予想以上の観客で「#甲府にチカラを」に共感した他サポが、それぞれ自分のチームのユニを着てスタジアム内を歩いていた。J1、J2、J3とカラフルな色を目にすると、サッカーの力を改めて感じることができた。巨人とヤクルトのユニも目撃した。垣根を超えた後押しがあり、独特の雰囲気を作り出すことのできるVF甲府とそのサポは、器が大きく親しみを感じることができた。南米や欧州では見られることができない風景である。

 

その3日後、J1昇格プレーオフ決勝に参戦した。Jリーグが誕生する前年に、ナビスコカップが開催され、その決勝の対戦カードは今回と同じであった。リアルに思い起こすことができるその試合は、旧国立競技場で行われ清水エスパルスはカズのゴールで負けた。30年後の現在はJ1昇格プレーオフという不甲斐なくも歴史を感じることのできる舞台だった。国立競技場というスタジアムは、僕の中ではとても特別なモノであり、その積み重ねた記憶も特別なモノである。清水エスパルスは8分という長いアディショナルタイムで、最後の最後にPKで追いつかれ、J1昇格を逃した。

試合終了後の静まり返ったゴール裏では前や横や後ろから、むせび泣く声が聞こえてきた。悲しみをこらえきれずに思わず涙が込み上げてくるたくさんのサポーターがいた。悲しみに包まれるというのはこういった雰囲気なんだと二度と味わいたくない空気だった。

 

アイシュタインの名言がある。

「熱いストーブの上に手を置くと、1分が1時間に感じられる。

でも、きれいな女の子と座っていると、1時間が1分に感じられる。

それが、相対性理論です」

 

サッカーに絡めて、時間の相対性について思案していたけれど、難解で時間があっという間に過ぎ去っていく。試合後のインタビューで「ボールが止まっているように見えた」とか「敵がスローモーションのようだった」とか聞く。
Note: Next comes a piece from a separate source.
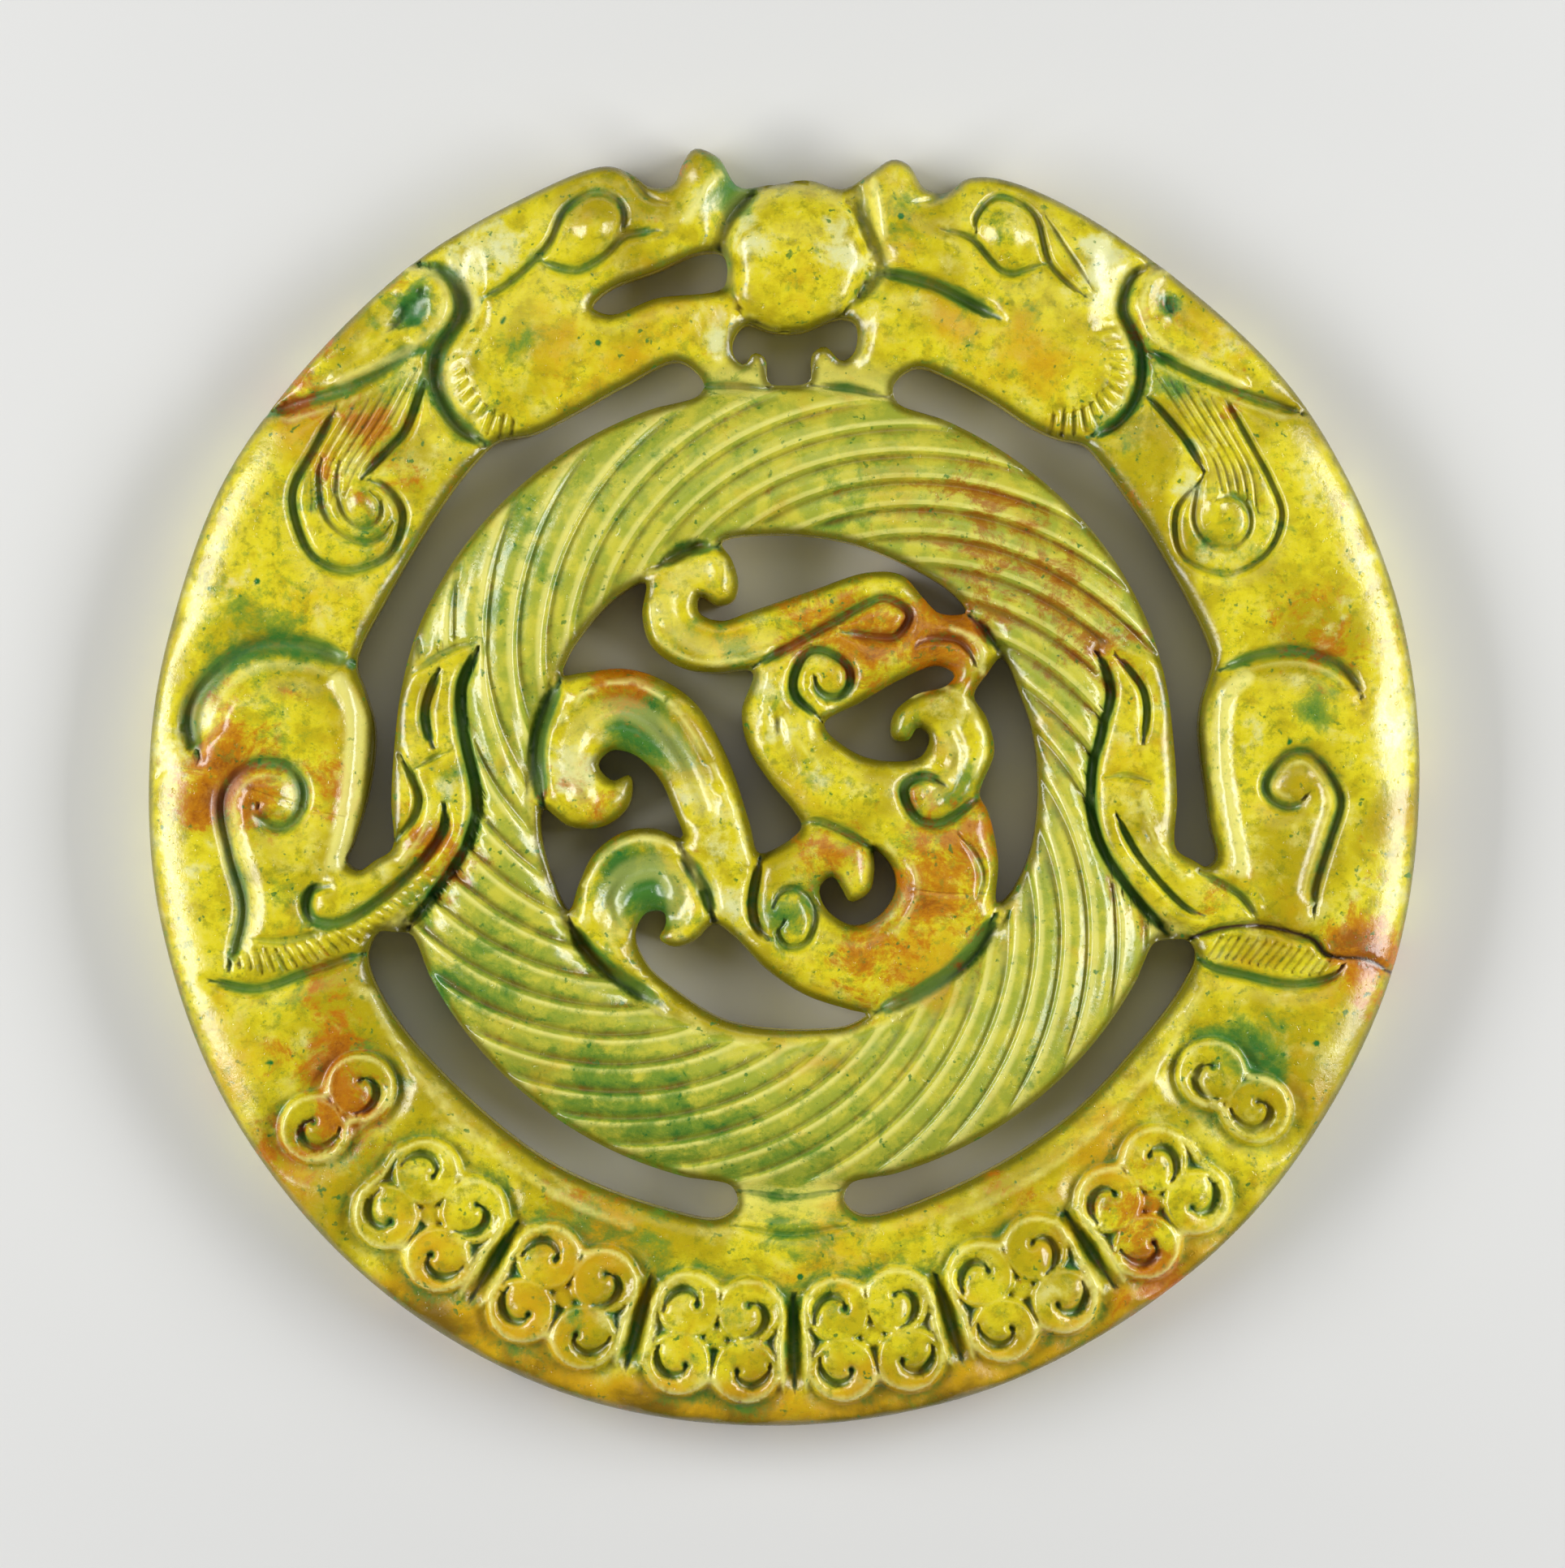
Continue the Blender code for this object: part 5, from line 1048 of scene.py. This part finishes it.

そうかと思えば、「前半はあっという間に過ぎた」とか「1点を獲ってから長かった」というのも一度ならず耳にしたことがある。

ここで急いで結論を出すことはない。時の流れるままゆっくりと勉強をするし、しばらく立ち止まって整理する時間もとらなければならない。あんまり良い思い出がない1年で、失意が多いサッカー年だったように感じる。

ふと思い浮かぶことは、

月日は百代の過客にして、行かふ年も又旅人なり

という『奥の細道』の冒頭である。